Once Big Dog and Big Sheep were visible on the road in 1998, the rest of the town started to follow suit, building amusing building art with corrugated metal – from flip flops to safari animals and even a sassy bird with heels and pearls. There are other public toilets in the town – with an Outhouse – that people can also use.

Lobster Loos (Wellington)

Lobster Loos in Wellington (Credit: FLUSH/K Worsham)

Another fun and abstract public toilet is in the country's capital – Wellington. The reddish toilets have looming tails that have given them the nickname "lobster loos" because they look like lobster eyes, though some think they look like aardvark noses.
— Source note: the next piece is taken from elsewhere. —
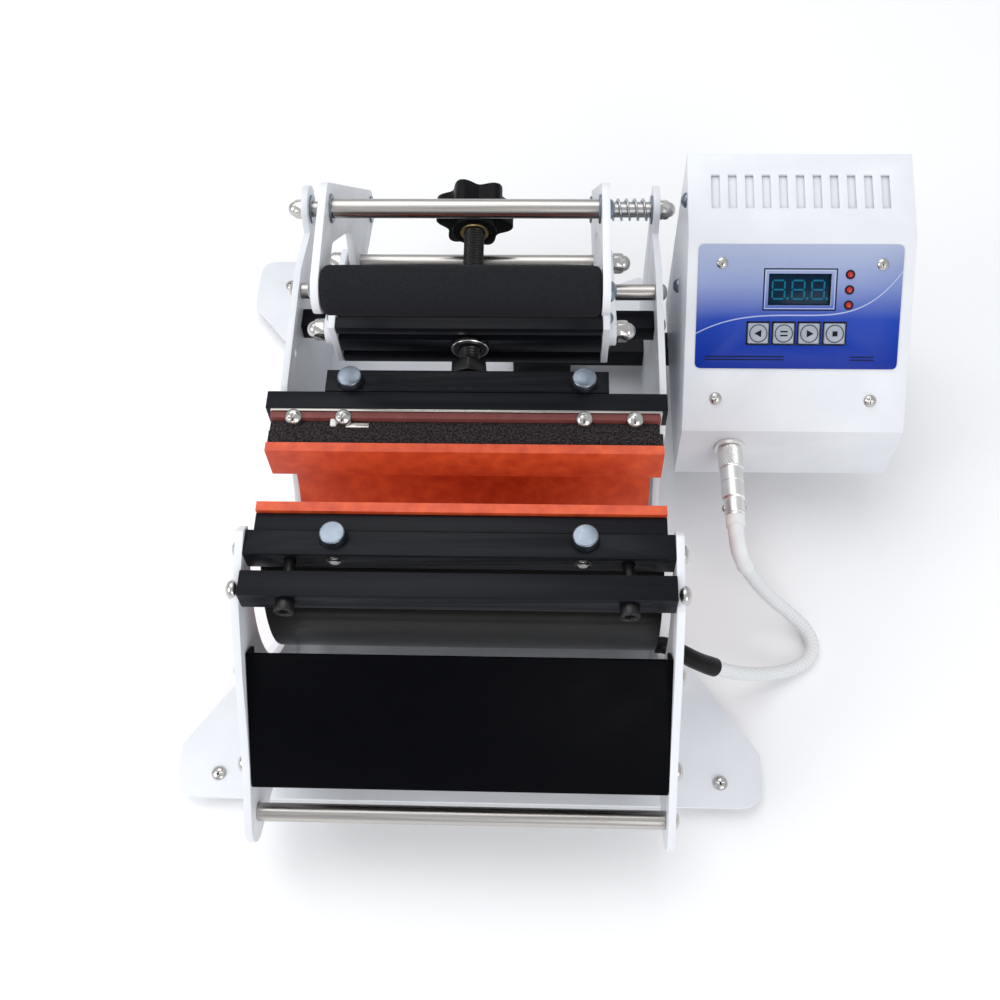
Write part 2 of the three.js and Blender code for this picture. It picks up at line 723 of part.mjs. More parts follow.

The Lobster Loos opened in 2011, designed by Bret Thurston in a competition from the Studio of Pacific Architecture that the Wellington City Council commissioned. Once again, the council was inspired by Hundertwasser's toilets further north. Their construction cost about $375,000. Since then, they have received laurels for being one of the best toilets. They have been featured by Lonely Planet as one of the most extraordinary toilets in the world (in a book and an article).

Final Thoughts

Left to right: Toilets in Auckland, toilets in Queenstown, other toilets in Queenstown

(Credit: FLUSH/K Worsham)

Maybe this wasn't the case in previous years, but the most remarkable thing about these toilets in Aotearoa was how accessible, reliable, and safe they all were. Finding a humble porta-potty in the most remote areas was not uncommon, and even the quietest towns with little more than a gas station had clean, functioning toilet stalls.

The country takes pride in its original public toilets and wants to keep its people and gorgeous natural settings safe and healthy. It's comforting to be in a country that ensures tourism doesn't stop when bodily functions need to happen, and it's delightful to use toilets that are fun and cheeky.